The council took its six week summer break through August and the first two weeks of September. Late in September, the council took its first look in a while at revisions to its existing condominium conversion ordinance, considering a “complicated staff recommendation” for revisions in the amount of fees charged to convert dwellings to condominiums, as well as the process by which those fees are determined.  

 

October 

In October, City Manager Kamlarz told councilmembers that prudent city financing would absorb state cutbacks mandated by the passage of the recent state budget, with $1.7 million in cuts to be offset by a $1.8 million contingency fund set aside in this year’s city budget for just that probability. But with the current year’s state budget still several billion dollars out of balance, Kamlarz said that the city might have to brace itself for further state cutbacks. 

Meanwhile, the council tinkered for a bit with its condominium conversion ordinance, trying to find a balance which did not encourage the loss of the city’s rental housing stock while not shutting off conversions altogether. Finally, with the issue too complicated to handle on a short-range basis, the council decided to hold the issue off until the November election and the certainty that at least two new Councilmembers would be on board (the successors to the late Councilmember Spring and the retiring Councilmember Olds). 

 

November 

With the city’s Planning Commission considering revisions to the Berkeley’s Wireless Telecommunication Ordinance in response to a recent federal appeals court decision, the council re-entered the cellphone antennae facility battles with a bang in November, considering citizen appeals from the Zoning Adjustments Board over granting permits for two new antennae facilities.  

The discussions of the two appeals, which spread over several meetings in November and into December, sparked a running debate between two Councilmembers, Max Anderson (an antennae facility opponent) and Gordon Wozniak (who supports expansion of the facilities). Most of the councilmembers expressed frustration that the federal Telecommunications Act prevented any consideration of the possible health effects of increased cellphone antennae facility construction. 

The council also said goodbye to the retiring 88-year-old Olds, who was participating in her last meeting of the council, in which she had served for the last 16 years. She entered the meeting to a standing ovation from a packed council chambers and cheers of “Yay, Betty!” A mayoral proclamation set aside the day in her honor, and a long string of friends and constituents—as well as councilmembers—came to the microphone to pay tribute and to repeat their favorite “Bettyisms,” the prickly, pithy (and sometimes earthy) remarks for which Olds was famous. Olds herself was allowed to gavel her final meeting to a close, saying that she was “sad to be leaving.”  

She showed up at the first council meeting in December as a private citizen, with one friend joking with her that “now you can leave early, if you want.” She did. 

 

December 

The council went back to a favorite issue in December—international affairs—approving a resolution calling for federal prosecution of UC Berkeley Boalt Hall Law Professor John Yoo for supporting torture by the Bush administration. 

Meanwhile, the council got predictably gloomy economic news from City Manager Kamlarz.
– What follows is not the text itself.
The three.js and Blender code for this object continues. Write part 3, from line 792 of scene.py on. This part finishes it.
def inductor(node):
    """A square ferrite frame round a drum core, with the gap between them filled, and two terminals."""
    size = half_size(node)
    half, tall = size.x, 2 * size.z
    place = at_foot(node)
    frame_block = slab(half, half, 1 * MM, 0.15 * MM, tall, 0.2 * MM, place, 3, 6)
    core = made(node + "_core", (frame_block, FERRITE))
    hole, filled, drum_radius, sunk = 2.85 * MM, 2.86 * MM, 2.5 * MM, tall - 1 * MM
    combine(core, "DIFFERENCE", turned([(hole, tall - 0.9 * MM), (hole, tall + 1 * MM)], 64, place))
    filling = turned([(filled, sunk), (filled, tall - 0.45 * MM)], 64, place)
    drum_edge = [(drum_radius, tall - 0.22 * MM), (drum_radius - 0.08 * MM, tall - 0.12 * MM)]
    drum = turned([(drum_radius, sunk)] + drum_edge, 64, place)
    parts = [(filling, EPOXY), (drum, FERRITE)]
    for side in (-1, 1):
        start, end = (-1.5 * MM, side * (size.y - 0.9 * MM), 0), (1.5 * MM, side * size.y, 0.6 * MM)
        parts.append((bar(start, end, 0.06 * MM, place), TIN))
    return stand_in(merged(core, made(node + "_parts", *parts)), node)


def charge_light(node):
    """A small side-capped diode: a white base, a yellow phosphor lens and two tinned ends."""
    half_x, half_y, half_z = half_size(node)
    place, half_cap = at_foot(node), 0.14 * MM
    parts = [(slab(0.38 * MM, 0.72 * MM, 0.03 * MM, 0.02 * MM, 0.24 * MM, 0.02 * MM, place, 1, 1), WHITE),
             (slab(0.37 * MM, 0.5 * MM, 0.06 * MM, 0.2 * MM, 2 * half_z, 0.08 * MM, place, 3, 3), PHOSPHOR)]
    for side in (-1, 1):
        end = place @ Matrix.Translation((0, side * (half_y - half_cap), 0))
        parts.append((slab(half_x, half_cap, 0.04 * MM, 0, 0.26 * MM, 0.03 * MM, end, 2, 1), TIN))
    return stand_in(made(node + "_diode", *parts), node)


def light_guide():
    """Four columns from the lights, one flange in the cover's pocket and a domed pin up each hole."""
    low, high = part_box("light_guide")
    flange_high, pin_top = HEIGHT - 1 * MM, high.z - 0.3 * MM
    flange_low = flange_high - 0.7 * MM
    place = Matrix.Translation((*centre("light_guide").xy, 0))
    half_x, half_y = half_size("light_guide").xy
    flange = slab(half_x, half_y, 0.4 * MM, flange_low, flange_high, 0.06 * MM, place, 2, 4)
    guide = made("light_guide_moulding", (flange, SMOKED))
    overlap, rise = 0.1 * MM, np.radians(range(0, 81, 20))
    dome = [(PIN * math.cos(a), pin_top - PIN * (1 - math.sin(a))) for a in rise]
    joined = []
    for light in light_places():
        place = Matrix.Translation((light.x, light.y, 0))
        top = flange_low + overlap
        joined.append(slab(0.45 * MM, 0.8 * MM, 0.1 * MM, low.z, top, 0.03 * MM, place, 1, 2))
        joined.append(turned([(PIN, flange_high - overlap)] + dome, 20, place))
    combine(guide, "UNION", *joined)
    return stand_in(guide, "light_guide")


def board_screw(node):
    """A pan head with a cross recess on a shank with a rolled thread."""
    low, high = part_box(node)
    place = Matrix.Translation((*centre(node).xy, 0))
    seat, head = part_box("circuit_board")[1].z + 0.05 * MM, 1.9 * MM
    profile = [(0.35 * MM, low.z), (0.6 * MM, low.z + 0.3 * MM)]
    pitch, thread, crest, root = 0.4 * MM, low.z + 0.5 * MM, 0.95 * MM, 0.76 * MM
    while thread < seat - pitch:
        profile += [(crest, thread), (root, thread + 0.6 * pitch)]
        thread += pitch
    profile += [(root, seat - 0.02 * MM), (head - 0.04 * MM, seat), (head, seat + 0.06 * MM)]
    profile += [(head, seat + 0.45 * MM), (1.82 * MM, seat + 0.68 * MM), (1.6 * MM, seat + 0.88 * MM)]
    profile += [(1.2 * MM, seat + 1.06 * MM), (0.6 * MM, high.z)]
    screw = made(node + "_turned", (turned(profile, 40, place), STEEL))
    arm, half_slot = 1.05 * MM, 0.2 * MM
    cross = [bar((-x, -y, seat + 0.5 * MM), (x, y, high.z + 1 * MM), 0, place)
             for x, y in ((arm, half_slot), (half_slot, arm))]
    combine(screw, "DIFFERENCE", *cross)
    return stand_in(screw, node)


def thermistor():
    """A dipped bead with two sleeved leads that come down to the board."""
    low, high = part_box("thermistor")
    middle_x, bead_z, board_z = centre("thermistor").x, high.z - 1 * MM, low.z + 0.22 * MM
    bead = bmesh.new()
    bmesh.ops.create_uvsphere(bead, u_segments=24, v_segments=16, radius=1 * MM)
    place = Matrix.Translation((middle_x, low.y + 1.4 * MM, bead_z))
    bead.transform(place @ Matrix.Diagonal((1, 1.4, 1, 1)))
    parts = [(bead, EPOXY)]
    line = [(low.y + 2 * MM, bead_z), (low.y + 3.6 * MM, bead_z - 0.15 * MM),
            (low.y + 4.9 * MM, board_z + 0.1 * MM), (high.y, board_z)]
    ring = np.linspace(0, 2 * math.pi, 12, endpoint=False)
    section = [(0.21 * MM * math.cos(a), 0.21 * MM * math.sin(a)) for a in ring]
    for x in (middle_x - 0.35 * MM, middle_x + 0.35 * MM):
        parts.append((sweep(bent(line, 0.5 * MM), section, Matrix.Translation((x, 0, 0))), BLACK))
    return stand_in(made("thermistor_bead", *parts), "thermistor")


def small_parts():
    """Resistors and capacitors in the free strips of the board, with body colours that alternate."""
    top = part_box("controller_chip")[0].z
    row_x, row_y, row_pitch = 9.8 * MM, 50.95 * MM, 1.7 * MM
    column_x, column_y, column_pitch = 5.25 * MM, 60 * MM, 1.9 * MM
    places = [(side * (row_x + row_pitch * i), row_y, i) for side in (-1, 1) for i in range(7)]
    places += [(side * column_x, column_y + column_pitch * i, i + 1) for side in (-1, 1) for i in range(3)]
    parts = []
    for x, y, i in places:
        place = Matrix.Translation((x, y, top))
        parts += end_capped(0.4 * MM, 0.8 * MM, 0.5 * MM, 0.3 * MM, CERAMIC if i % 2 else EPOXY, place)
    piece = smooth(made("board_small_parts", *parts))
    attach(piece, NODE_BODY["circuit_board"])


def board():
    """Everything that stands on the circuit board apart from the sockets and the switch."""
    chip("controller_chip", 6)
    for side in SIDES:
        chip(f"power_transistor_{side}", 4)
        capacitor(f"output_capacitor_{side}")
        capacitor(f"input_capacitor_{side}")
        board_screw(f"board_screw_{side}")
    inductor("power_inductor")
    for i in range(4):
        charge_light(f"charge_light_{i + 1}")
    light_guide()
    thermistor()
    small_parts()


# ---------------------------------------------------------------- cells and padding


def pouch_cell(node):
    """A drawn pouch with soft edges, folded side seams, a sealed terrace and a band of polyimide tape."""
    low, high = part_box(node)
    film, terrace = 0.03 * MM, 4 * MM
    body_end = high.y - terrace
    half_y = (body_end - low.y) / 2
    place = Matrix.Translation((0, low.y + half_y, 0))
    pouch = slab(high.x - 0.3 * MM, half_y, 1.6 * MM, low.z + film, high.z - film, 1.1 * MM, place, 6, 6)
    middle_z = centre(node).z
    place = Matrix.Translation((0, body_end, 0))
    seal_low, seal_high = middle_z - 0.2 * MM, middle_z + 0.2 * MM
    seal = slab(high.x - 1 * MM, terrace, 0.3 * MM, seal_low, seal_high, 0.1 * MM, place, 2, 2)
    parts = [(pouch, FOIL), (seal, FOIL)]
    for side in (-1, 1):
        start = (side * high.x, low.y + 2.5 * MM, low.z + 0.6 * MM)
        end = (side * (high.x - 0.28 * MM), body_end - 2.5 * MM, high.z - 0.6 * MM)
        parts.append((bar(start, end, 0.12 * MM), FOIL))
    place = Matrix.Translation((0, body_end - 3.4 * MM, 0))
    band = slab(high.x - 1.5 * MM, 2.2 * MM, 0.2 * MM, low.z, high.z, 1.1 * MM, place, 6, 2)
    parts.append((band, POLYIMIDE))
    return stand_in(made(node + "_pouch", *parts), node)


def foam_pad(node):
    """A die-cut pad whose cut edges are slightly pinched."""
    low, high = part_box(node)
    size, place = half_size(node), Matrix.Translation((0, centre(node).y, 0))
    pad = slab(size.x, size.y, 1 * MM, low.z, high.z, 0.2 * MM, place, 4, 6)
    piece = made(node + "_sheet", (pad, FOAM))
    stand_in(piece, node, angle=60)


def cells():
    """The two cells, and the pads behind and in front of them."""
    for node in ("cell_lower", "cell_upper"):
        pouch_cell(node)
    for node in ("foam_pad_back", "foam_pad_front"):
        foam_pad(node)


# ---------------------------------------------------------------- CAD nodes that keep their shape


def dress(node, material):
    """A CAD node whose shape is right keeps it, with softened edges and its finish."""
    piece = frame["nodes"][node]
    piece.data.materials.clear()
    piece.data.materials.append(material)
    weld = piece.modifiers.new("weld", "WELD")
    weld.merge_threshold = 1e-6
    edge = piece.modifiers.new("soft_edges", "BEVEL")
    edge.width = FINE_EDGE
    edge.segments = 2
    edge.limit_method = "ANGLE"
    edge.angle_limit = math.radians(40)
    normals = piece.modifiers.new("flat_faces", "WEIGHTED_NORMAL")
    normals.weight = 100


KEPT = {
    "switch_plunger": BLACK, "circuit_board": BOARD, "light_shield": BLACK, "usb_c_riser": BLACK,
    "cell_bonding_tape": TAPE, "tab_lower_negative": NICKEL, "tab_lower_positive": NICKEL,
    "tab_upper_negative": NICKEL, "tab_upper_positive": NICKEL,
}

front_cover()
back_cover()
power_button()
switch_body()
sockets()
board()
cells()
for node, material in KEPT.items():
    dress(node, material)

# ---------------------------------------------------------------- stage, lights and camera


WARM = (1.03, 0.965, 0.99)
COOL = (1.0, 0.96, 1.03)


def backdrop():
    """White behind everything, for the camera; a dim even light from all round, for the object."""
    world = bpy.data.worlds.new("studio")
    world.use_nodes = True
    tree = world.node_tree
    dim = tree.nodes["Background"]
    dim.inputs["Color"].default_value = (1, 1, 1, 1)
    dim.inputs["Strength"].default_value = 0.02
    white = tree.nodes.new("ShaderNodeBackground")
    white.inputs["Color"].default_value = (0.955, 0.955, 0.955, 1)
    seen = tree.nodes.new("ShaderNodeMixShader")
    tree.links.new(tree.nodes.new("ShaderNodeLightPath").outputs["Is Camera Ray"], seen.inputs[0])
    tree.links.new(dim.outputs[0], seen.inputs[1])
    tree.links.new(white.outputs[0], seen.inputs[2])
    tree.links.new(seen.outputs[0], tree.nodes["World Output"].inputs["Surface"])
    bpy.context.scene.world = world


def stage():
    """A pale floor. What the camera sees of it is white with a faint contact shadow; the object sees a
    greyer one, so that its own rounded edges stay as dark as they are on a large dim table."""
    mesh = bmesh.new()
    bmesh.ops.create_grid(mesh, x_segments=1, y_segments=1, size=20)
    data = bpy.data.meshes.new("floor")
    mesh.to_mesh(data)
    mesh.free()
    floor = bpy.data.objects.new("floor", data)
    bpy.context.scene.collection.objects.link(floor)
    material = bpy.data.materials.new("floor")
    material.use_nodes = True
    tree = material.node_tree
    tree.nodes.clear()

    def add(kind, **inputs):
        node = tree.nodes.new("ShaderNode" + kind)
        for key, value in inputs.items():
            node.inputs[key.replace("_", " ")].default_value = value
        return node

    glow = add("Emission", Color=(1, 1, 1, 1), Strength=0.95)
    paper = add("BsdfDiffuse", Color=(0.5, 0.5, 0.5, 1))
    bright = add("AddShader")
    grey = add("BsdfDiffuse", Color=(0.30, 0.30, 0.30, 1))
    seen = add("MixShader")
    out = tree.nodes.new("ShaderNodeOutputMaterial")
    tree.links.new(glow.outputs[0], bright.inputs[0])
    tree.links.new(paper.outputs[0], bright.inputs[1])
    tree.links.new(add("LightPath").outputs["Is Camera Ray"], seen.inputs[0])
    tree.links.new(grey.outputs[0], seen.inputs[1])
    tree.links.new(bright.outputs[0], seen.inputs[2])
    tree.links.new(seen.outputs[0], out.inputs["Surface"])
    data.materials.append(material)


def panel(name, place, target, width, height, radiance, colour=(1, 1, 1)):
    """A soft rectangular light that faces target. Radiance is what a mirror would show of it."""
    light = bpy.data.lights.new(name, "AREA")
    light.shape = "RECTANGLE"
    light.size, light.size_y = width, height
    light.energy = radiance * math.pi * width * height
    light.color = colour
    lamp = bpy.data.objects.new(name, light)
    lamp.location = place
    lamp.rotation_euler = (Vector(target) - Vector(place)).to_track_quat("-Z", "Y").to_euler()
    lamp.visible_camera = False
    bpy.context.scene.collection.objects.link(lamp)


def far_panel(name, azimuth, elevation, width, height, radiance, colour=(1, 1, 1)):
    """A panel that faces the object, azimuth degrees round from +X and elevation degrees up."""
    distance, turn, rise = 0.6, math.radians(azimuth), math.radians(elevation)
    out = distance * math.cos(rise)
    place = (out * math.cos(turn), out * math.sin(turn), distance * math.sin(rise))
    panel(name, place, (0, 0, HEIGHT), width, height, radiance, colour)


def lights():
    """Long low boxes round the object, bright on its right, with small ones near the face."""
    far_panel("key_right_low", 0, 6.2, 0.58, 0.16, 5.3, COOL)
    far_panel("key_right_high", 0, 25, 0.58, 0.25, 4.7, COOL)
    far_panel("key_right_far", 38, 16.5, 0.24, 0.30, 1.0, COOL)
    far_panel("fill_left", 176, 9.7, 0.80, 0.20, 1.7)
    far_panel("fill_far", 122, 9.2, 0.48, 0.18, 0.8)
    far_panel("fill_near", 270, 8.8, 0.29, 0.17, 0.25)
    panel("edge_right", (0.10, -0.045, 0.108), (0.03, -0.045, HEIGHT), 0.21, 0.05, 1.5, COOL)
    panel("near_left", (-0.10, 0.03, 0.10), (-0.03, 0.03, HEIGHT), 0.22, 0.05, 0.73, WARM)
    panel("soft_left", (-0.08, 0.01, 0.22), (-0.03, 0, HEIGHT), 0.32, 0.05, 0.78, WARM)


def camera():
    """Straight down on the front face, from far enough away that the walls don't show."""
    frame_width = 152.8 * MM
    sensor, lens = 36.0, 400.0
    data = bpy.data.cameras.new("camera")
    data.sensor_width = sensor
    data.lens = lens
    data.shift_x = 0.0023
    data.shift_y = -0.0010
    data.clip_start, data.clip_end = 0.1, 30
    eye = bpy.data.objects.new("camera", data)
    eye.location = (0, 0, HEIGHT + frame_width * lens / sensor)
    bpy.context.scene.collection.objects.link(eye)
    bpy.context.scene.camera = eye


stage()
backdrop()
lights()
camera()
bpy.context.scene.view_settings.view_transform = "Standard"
The economic downturn has caused a $2 million downward projection in general fund revenues for the current fiscal year with the city’s largest revenue producers—restaurants and car sales—particularly hard hit by the recession.  

But with the state legislature meeting to close a projected multi-billion dollar gap in the ’08-09 state budget—and with a certainty that state cutbacks to local governments were in store in the upcoming ‘09-10 budget as well—there was certainty at the end of the year that the worst of the recession’s effects were yet to be felt.